— Begin AVAILABLE DATA —
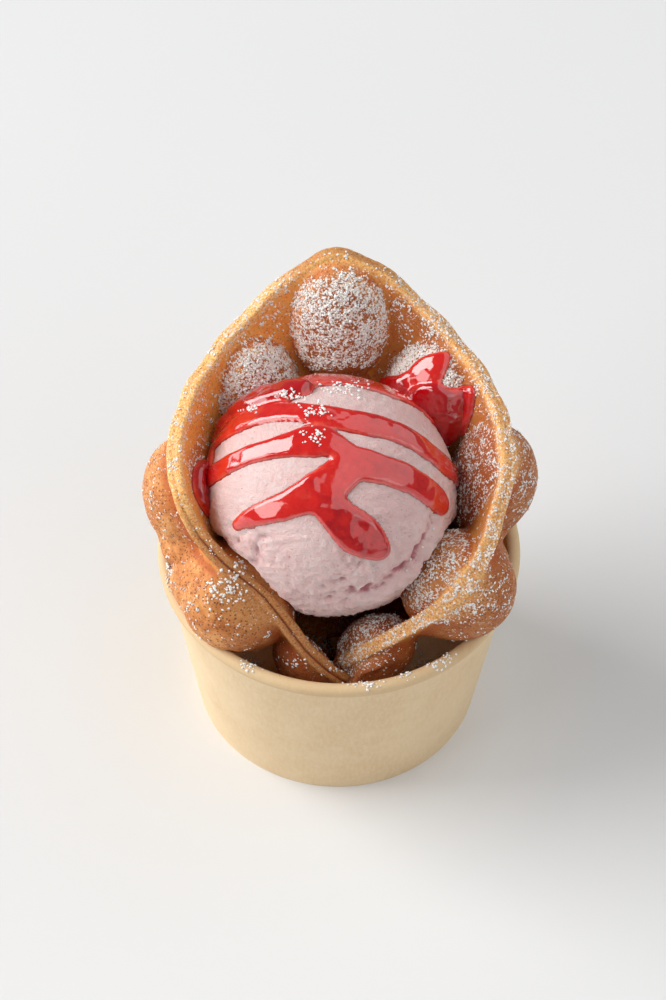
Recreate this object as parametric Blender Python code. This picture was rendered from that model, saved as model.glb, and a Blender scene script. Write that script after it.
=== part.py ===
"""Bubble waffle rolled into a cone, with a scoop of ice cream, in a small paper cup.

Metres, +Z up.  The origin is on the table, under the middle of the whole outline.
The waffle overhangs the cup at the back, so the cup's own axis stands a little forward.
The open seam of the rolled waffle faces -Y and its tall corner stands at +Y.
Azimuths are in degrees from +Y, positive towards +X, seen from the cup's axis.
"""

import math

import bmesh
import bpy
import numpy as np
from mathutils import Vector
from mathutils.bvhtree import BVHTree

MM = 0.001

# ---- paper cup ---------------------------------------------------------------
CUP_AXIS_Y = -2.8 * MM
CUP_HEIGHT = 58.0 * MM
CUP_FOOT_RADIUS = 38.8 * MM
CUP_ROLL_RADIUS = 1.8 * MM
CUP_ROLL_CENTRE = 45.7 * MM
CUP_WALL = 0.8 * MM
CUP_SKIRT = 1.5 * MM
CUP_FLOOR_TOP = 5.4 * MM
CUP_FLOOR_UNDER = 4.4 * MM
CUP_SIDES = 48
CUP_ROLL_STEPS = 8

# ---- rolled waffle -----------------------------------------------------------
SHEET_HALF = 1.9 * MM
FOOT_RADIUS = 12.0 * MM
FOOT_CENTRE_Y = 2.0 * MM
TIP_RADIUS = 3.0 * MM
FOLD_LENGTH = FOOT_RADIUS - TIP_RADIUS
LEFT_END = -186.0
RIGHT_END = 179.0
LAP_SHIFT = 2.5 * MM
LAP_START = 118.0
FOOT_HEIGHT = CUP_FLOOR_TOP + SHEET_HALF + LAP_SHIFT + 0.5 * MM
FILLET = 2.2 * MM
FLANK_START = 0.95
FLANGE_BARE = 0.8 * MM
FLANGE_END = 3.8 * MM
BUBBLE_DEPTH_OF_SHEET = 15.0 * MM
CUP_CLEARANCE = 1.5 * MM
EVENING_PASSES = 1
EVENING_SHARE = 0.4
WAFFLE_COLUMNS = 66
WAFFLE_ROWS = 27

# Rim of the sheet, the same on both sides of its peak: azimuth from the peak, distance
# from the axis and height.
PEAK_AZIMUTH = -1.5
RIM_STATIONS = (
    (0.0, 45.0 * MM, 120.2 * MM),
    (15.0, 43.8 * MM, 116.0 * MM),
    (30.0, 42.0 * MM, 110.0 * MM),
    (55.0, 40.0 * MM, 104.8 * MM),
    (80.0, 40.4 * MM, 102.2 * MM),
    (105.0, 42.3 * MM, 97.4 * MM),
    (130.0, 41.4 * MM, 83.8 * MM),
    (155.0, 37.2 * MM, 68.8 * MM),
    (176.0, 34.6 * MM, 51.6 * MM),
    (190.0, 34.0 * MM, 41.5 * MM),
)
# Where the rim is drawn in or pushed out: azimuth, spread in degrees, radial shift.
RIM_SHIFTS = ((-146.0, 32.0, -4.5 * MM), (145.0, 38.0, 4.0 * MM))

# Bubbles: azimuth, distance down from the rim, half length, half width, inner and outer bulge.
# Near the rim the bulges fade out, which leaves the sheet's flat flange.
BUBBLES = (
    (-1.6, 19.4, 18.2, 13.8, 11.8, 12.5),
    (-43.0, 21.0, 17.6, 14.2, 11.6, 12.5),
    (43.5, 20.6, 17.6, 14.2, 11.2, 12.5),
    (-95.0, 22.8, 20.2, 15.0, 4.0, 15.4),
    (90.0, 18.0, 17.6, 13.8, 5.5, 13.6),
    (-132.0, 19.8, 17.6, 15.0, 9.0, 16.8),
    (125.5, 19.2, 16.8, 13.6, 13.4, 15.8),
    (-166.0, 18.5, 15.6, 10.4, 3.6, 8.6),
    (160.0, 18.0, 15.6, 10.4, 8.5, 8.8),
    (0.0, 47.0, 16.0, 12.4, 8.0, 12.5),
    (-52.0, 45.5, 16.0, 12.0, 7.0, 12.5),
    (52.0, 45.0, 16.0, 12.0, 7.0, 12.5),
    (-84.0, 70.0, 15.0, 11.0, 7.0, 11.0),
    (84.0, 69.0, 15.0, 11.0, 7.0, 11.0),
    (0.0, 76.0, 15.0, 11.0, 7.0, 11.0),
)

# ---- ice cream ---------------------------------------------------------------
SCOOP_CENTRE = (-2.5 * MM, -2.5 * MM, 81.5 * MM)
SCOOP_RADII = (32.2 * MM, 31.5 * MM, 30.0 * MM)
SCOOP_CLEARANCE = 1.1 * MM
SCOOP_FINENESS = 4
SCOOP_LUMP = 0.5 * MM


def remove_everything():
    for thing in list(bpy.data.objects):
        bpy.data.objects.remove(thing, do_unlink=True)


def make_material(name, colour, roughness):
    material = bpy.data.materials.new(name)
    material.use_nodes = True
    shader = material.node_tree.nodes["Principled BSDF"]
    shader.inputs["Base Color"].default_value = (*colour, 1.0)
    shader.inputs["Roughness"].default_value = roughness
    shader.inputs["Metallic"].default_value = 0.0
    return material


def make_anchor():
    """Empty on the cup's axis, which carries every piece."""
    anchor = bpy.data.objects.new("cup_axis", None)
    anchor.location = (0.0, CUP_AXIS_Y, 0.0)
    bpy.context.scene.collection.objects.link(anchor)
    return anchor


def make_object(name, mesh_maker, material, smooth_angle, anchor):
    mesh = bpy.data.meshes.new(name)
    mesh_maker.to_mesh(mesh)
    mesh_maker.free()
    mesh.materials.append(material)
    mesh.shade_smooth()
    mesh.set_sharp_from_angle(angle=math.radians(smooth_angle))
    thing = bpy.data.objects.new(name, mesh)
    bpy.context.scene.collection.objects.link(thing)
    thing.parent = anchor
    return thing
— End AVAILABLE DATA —
◆ TASK GOAL:
Reprint the data above from the opening line to the line holding "WAFFLE_ROWS = 27", inclusive, and nothing else.

◆ THE REPLY:
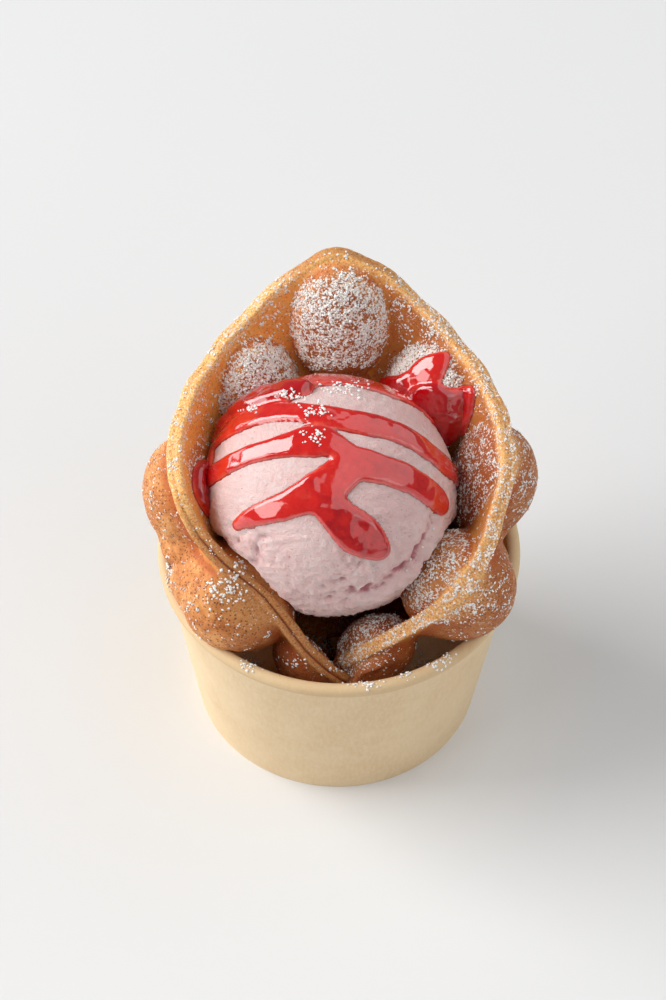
Recreate this object as parametric Blender Python code. This picture was rendered from that model, saved as model.glb, and a Blender scene script. Write that script after it.
=== part.py ===
"""Bubble waffle rolled into a cone, with a scoop of ice cream, in a small paper cup.

Metres, +Z up.  The origin is on the table, under the middle of the whole outline.
The waffle overhangs the cup at the back, so the cup's own axis stands a little forward.
The open seam of the rolled waffle faces -Y and its tall corner stands at +Y.
Azimuths are in degrees from +Y, positive towards +X, seen from the cup's axis.
"""

import math

import bmesh
import bpy
import numpy as np
from mathutils import Vector
from mathutils.bvhtree import BVHTree

MM = 0.001

# ---- paper cup ---------------------------------------------------------------
CUP_AXIS_Y = -2.8 * MM
CUP_HEIGHT = 58.0 * MM
CUP_FOOT_RADIUS = 38.8 * MM
CUP_ROLL_RADIUS = 1.8 * MM
CUP_ROLL_CENTRE = 45.7 * MM
CUP_WALL = 0.8 * MM
CUP_SKIRT = 1.5 * MM
CUP_FLOOR_TOP = 5.4 * MM
CUP_FLOOR_UNDER = 4.4 * MM
CUP_SIDES = 48
CUP_ROLL_STEPS = 8

# ---- rolled waffle -----------------------------------------------------------
SHEET_HALF = 1.9 * MM
FOOT_RADIUS = 12.0 * MM
FOOT_CENTRE_Y = 2.0 * MM
TIP_RADIUS = 3.0 * MM
FOLD_LENGTH = FOOT_RADIUS - TIP_RADIUS
LEFT_END = -186.0
RIGHT_END = 179.0
LAP_SHIFT = 2.5 * MM
LAP_START = 118.0
FOOT_HEIGHT = CUP_FLOOR_TOP + SHEET_HALF + LAP_SHIFT + 0.5 * MM
FILLET = 2.2 * MM
FLANK_START = 0.95
FLANGE_BARE = 0.8 * MM
FLANGE_END = 3.8 * MM
BUBBLE_DEPTH_OF_SHEET = 15.0 * MM
CUP_CLEARANCE = 1.5 * MM
EVENING_PASSES = 1
EVENING_SHARE = 0.4
WAFFLE_COLUMNS = 66
WAFFLE_ROWS = 27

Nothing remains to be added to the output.